* Start Materials provided *
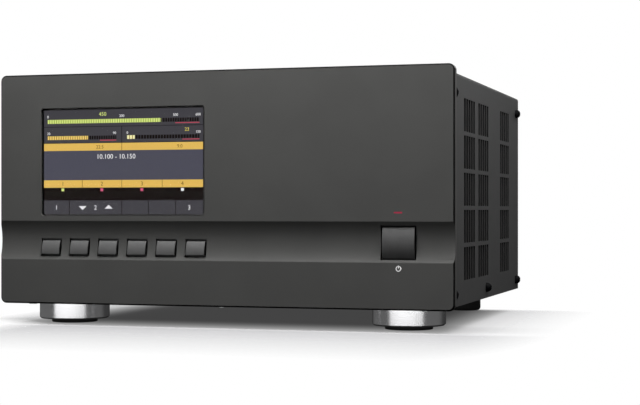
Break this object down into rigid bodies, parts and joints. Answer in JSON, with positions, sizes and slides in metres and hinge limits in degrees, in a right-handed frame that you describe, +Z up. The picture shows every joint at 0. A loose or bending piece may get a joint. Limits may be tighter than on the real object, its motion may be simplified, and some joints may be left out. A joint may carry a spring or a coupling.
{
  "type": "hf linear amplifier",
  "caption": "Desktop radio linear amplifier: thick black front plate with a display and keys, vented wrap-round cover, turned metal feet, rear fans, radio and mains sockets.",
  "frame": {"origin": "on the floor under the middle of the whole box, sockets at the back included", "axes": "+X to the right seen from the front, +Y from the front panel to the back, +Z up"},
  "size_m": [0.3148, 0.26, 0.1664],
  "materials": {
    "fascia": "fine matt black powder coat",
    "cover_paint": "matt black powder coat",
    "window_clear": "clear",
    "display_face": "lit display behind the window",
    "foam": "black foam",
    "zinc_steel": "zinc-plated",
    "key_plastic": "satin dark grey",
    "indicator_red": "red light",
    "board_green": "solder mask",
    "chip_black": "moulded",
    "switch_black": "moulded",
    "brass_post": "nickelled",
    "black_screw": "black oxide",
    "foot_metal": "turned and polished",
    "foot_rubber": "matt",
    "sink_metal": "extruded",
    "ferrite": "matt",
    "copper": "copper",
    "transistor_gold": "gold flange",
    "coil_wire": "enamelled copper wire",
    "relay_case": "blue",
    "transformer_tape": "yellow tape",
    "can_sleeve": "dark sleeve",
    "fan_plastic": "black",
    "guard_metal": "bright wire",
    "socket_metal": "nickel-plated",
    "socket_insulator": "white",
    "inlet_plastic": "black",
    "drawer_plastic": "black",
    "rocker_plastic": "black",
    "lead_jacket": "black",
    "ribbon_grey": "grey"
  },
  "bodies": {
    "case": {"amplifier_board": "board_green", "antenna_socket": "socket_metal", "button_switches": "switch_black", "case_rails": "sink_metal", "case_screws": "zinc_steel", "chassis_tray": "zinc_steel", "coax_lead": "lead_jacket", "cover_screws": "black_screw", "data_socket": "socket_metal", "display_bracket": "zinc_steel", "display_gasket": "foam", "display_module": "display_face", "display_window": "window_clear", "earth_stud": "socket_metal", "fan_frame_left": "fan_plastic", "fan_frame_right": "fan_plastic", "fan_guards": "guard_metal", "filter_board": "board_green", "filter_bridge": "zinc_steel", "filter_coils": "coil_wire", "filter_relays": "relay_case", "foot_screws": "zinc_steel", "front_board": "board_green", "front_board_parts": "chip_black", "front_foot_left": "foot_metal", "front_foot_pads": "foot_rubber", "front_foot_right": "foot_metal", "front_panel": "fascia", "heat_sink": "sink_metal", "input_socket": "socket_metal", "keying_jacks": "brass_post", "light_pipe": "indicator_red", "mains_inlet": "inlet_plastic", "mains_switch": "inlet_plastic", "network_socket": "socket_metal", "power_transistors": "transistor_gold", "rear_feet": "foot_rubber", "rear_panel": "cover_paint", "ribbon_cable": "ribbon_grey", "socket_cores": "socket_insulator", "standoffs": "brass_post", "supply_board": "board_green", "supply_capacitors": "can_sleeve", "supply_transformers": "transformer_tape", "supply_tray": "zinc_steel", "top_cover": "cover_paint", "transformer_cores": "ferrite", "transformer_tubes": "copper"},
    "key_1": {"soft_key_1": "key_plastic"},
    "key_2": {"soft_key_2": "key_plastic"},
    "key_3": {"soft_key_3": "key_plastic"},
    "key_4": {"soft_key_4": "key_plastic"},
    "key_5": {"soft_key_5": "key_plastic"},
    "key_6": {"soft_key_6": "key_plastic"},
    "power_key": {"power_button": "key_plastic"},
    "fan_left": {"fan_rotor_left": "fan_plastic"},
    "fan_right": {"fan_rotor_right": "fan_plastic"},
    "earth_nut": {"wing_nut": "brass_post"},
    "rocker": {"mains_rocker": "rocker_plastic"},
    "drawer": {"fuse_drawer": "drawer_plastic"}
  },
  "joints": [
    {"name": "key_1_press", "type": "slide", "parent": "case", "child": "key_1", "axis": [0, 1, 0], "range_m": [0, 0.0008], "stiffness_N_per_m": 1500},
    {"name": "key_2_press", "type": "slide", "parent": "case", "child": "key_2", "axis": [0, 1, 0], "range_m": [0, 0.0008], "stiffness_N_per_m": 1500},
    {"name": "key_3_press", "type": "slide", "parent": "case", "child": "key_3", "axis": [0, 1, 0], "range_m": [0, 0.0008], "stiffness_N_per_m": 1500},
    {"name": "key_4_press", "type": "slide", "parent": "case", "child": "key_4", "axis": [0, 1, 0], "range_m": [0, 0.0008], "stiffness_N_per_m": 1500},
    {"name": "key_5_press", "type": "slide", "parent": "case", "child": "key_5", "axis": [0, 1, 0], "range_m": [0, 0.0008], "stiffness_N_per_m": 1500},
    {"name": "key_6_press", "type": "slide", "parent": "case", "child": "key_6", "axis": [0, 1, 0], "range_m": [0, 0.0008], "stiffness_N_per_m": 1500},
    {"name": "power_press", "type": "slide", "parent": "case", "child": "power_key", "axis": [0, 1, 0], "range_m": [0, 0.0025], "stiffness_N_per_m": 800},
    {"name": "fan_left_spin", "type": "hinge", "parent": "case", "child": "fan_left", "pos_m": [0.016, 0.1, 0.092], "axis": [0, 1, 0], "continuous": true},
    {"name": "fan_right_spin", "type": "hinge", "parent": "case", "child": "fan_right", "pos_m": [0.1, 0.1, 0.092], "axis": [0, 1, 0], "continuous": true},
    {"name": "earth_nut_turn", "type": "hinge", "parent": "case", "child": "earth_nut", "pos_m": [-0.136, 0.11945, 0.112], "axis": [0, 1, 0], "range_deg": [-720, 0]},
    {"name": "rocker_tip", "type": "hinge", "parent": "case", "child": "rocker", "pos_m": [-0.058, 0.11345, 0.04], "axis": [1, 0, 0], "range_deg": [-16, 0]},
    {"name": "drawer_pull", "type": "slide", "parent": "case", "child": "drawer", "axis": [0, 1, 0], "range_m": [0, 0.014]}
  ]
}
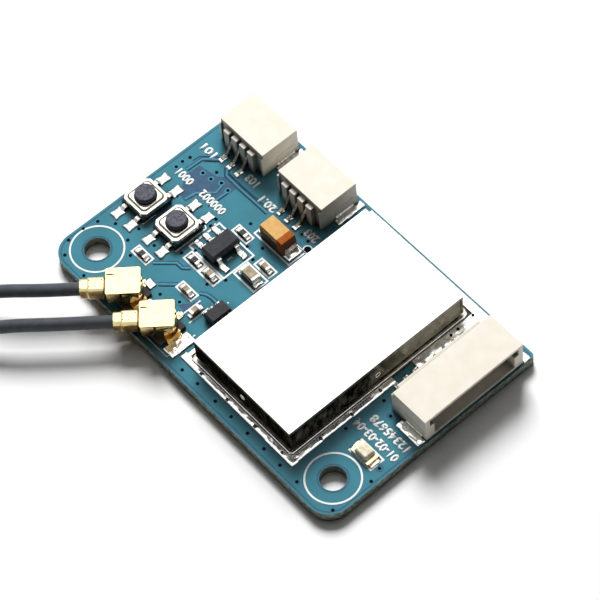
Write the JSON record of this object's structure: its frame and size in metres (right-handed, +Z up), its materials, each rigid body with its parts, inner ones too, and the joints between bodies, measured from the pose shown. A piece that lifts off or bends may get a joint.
* End Materials provided *
> Given task: Pull every line containing the word "bodies" out of the entries above.

> Response to this exercise:
Break this object down into rigid bodies, parts and joints. Answer in JSON, with positions, sizes and slides in metres and hinge limits in degrees, in a right-handed frame that you describe, +Z up. The picture shows every joint at 0. A loose or bending piece may get a joint. Limits may be tighter than on the real object, its motion may be simplified, and some joints may be left out. A joint may carry a spring or a coupling.
  "bodies": {
Write the JSON record of this object's structure: its frame and size in metres (right-handed, +Z up), its materials, each rigid body with its parts, inner ones too, and the joints between bodies, measured from the pose shown. A piece that lifts off or bends may get a joint.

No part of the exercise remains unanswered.